> PROMPT
Copy exactly, and only, the lines from the line containing "Write the Blender Python" through the last line of the records below, both included.

Start of DATA TO PROCESS

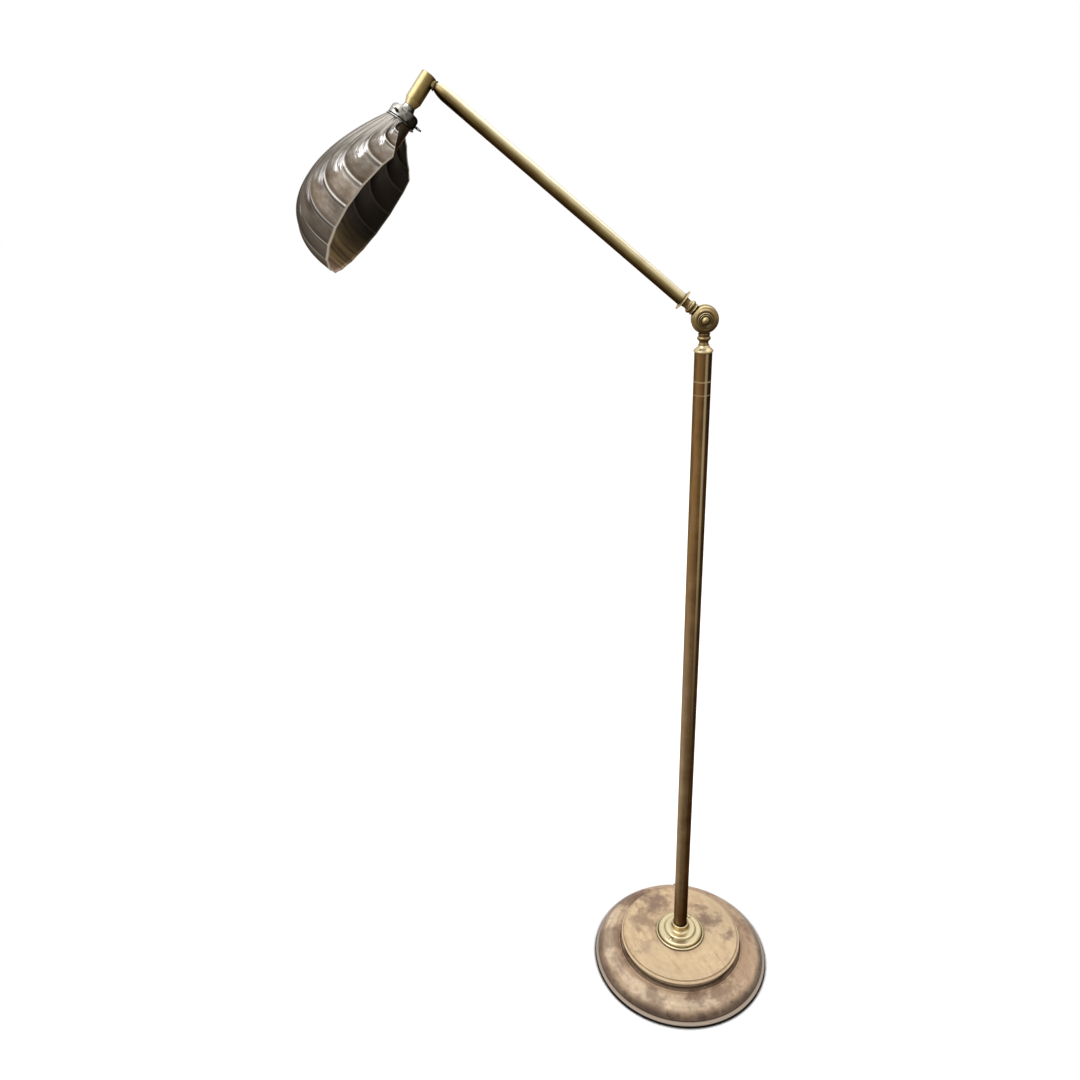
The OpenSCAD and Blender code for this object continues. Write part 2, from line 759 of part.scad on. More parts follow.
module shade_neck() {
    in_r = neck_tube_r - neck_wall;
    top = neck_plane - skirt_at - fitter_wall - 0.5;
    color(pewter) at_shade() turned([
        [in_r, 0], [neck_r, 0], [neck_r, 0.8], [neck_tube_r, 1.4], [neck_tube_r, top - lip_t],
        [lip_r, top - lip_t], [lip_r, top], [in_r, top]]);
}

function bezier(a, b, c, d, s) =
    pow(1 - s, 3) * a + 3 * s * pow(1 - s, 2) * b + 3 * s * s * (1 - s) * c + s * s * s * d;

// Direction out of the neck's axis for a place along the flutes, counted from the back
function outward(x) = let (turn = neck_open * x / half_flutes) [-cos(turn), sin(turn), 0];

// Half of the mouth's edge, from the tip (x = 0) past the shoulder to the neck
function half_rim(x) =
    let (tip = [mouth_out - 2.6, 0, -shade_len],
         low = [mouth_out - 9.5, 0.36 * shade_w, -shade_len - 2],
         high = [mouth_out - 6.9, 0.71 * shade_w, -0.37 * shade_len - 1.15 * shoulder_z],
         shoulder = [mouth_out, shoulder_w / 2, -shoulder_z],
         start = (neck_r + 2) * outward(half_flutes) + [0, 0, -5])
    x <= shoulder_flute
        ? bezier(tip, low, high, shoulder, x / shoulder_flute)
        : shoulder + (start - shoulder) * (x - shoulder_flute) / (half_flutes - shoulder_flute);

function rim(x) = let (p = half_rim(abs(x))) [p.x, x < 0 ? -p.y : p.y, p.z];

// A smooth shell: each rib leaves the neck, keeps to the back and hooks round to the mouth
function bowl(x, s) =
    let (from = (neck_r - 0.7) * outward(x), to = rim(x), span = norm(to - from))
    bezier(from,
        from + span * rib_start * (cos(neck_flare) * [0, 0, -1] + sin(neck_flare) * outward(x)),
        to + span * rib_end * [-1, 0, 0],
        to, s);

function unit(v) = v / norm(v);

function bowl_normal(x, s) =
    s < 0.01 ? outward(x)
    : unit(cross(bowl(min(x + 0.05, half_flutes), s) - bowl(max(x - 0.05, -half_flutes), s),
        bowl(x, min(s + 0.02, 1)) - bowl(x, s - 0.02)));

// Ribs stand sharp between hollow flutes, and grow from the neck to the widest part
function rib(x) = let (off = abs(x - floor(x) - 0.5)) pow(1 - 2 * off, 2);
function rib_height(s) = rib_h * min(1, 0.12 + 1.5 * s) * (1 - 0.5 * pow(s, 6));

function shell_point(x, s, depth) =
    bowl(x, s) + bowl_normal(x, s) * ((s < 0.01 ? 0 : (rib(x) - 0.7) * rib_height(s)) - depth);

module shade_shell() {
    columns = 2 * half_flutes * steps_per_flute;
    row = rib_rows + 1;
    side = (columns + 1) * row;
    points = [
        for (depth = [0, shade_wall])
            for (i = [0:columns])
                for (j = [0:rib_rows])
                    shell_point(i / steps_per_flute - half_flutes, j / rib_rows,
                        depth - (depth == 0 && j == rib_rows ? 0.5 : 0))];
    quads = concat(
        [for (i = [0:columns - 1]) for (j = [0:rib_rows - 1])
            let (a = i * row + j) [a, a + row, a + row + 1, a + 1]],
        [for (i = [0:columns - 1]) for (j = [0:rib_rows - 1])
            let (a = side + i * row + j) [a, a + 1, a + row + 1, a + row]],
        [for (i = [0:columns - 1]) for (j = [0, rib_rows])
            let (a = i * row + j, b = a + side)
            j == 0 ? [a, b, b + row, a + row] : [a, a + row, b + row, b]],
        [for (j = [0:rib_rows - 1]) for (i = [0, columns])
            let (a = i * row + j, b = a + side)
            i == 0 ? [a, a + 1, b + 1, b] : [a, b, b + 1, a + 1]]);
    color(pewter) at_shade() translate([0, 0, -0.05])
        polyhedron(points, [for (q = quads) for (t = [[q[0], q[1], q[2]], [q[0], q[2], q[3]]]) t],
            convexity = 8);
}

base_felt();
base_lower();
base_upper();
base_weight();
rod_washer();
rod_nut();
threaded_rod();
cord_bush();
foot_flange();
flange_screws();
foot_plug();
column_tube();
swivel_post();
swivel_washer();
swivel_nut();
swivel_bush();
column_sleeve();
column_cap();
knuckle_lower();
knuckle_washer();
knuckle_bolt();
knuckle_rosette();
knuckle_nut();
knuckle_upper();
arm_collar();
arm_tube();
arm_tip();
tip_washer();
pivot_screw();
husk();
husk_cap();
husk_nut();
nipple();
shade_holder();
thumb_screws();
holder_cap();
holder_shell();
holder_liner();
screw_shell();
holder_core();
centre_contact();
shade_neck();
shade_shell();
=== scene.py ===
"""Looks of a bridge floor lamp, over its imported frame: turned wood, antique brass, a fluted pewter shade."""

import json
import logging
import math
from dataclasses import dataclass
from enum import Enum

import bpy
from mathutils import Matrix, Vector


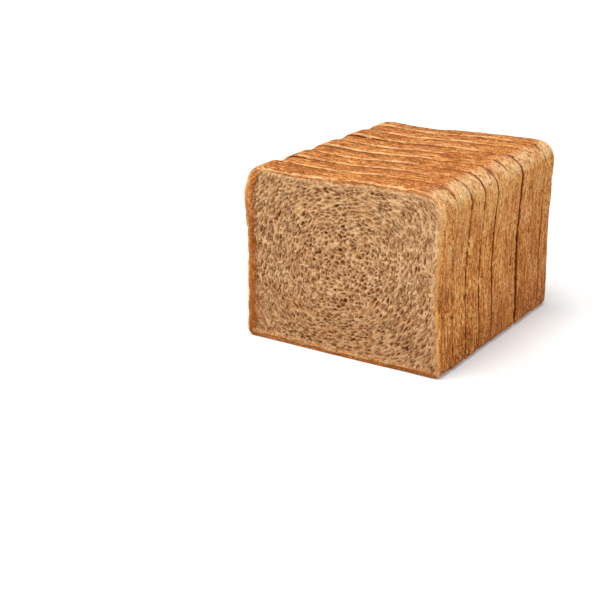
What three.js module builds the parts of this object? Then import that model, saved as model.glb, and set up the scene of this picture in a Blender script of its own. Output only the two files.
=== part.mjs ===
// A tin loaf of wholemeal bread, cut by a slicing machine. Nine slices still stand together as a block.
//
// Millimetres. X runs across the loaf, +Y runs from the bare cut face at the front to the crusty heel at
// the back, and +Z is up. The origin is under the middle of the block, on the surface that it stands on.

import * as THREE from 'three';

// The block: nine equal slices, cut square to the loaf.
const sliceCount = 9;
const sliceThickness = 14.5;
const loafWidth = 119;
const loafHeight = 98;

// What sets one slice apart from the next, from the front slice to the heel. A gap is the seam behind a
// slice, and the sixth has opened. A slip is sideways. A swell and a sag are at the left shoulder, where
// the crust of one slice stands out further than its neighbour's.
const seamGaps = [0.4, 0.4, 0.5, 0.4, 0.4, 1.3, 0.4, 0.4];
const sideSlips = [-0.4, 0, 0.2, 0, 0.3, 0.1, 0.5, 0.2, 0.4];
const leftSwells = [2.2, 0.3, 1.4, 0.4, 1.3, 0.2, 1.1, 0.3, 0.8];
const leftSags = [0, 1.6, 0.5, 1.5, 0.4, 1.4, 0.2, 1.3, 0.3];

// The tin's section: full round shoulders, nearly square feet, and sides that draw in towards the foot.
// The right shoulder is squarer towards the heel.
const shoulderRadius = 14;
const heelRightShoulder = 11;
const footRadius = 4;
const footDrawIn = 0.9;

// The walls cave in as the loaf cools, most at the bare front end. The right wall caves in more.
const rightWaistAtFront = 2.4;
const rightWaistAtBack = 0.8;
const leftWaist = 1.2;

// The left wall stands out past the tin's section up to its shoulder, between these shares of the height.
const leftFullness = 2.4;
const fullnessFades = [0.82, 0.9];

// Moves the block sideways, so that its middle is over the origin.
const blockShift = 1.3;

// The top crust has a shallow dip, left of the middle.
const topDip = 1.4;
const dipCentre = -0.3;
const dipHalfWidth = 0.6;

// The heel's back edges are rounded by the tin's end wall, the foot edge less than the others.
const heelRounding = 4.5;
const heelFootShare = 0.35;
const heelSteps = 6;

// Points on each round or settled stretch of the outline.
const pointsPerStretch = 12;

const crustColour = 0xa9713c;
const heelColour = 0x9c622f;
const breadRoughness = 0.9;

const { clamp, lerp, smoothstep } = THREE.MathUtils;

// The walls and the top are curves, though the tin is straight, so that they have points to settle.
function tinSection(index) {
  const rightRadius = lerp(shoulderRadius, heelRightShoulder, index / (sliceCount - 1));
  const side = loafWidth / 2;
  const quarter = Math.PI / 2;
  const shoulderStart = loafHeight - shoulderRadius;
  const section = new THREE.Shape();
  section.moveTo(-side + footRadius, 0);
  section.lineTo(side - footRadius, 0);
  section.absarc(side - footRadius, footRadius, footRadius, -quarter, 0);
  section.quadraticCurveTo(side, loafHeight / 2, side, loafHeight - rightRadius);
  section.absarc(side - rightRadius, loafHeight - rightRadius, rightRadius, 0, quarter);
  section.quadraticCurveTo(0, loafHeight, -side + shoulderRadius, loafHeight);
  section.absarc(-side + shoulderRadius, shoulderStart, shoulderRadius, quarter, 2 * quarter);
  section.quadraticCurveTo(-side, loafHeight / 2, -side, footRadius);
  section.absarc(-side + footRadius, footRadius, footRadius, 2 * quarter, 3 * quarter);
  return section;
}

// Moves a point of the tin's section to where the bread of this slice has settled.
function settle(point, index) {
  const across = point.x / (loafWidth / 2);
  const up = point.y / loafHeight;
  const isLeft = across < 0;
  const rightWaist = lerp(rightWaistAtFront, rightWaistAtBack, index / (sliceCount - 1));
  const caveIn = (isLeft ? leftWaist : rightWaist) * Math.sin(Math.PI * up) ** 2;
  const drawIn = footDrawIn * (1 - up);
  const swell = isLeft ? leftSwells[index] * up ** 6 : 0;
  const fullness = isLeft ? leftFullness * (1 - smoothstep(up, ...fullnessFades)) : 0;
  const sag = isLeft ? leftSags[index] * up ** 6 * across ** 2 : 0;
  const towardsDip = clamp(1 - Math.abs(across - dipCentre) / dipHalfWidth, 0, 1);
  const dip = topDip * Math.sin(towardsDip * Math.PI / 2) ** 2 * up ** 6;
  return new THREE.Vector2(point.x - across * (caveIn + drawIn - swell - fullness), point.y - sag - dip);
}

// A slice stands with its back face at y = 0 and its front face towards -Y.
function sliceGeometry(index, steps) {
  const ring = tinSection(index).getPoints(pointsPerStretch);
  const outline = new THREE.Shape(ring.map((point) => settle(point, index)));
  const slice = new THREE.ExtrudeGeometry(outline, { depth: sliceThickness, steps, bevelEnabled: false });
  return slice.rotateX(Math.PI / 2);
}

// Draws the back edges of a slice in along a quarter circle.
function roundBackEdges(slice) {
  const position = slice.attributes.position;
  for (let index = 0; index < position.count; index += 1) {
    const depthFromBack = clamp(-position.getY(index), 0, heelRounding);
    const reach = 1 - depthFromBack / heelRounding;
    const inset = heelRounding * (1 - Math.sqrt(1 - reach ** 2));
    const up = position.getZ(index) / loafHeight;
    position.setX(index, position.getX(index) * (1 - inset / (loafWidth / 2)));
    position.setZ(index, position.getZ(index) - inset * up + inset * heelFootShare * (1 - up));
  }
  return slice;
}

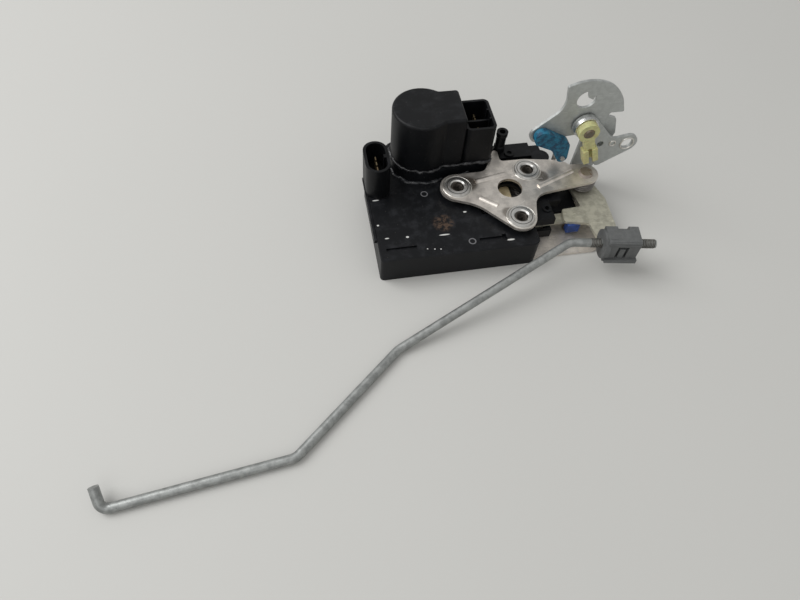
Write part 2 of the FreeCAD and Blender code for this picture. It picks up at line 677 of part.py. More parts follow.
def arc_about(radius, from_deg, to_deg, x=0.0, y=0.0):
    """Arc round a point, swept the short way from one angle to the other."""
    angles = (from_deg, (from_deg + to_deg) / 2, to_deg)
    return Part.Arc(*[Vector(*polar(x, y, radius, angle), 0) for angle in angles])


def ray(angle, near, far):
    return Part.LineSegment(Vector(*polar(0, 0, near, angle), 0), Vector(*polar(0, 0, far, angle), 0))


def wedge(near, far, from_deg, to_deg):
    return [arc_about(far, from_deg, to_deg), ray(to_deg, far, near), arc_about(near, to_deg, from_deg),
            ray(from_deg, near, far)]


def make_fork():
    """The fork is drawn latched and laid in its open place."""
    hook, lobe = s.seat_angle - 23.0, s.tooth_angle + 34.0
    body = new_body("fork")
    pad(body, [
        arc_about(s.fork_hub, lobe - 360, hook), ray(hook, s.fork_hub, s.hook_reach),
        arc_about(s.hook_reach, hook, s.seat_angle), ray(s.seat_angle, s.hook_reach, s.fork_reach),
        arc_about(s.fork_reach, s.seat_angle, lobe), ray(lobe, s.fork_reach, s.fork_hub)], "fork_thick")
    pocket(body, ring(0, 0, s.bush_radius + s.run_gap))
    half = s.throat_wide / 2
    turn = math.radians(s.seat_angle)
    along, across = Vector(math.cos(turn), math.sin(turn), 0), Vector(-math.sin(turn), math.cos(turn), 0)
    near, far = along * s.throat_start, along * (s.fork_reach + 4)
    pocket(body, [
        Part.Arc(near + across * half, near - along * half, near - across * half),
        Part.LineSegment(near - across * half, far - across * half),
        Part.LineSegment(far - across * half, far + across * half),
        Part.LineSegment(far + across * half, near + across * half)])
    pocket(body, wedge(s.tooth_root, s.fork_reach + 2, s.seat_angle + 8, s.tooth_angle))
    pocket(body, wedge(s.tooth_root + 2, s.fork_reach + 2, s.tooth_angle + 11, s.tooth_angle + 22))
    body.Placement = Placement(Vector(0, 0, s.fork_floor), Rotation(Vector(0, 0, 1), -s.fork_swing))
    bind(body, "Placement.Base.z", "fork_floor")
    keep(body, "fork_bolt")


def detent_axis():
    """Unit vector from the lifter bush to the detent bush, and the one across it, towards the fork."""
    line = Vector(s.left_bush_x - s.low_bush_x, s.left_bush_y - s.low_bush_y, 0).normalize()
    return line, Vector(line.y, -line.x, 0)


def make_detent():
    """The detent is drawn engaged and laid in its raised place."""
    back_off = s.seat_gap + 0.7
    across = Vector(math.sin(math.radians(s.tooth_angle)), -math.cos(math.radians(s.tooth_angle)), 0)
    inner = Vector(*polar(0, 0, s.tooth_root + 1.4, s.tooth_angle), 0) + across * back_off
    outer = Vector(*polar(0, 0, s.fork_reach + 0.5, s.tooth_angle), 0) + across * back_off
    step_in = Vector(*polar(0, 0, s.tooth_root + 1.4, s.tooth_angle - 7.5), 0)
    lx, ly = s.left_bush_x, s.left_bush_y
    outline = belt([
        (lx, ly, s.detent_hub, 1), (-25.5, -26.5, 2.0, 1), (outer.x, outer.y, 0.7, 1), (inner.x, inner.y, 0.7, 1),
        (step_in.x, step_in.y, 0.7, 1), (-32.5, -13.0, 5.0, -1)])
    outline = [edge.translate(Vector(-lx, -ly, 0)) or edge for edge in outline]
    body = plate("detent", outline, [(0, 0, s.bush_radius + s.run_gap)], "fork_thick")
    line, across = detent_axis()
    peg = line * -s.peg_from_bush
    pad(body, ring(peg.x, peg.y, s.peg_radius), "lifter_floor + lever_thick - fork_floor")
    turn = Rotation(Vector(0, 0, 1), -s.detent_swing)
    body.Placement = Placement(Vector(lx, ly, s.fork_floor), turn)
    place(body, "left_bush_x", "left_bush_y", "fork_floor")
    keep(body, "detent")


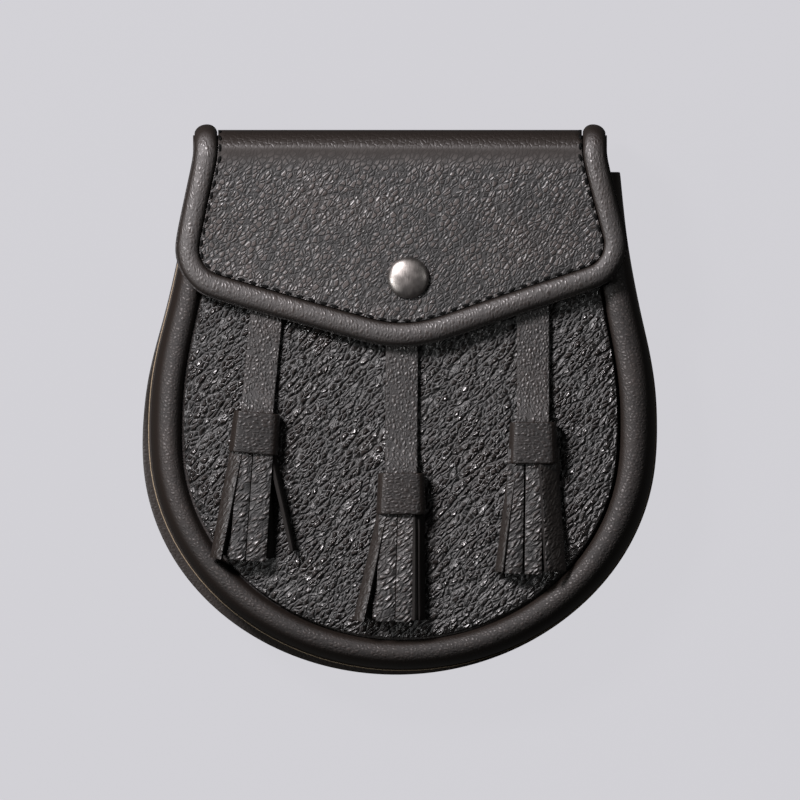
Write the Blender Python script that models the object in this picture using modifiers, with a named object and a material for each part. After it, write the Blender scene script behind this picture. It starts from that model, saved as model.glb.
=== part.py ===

End of DATA TO PROCESS

> FINISHED TASK
Write the Blender Python script that models the object in this picture using modifiers, with a named object and a material for each part. After it, write the Blender scene script behind this picture. It starts from that model, saved as model.glb.
=== part.py ===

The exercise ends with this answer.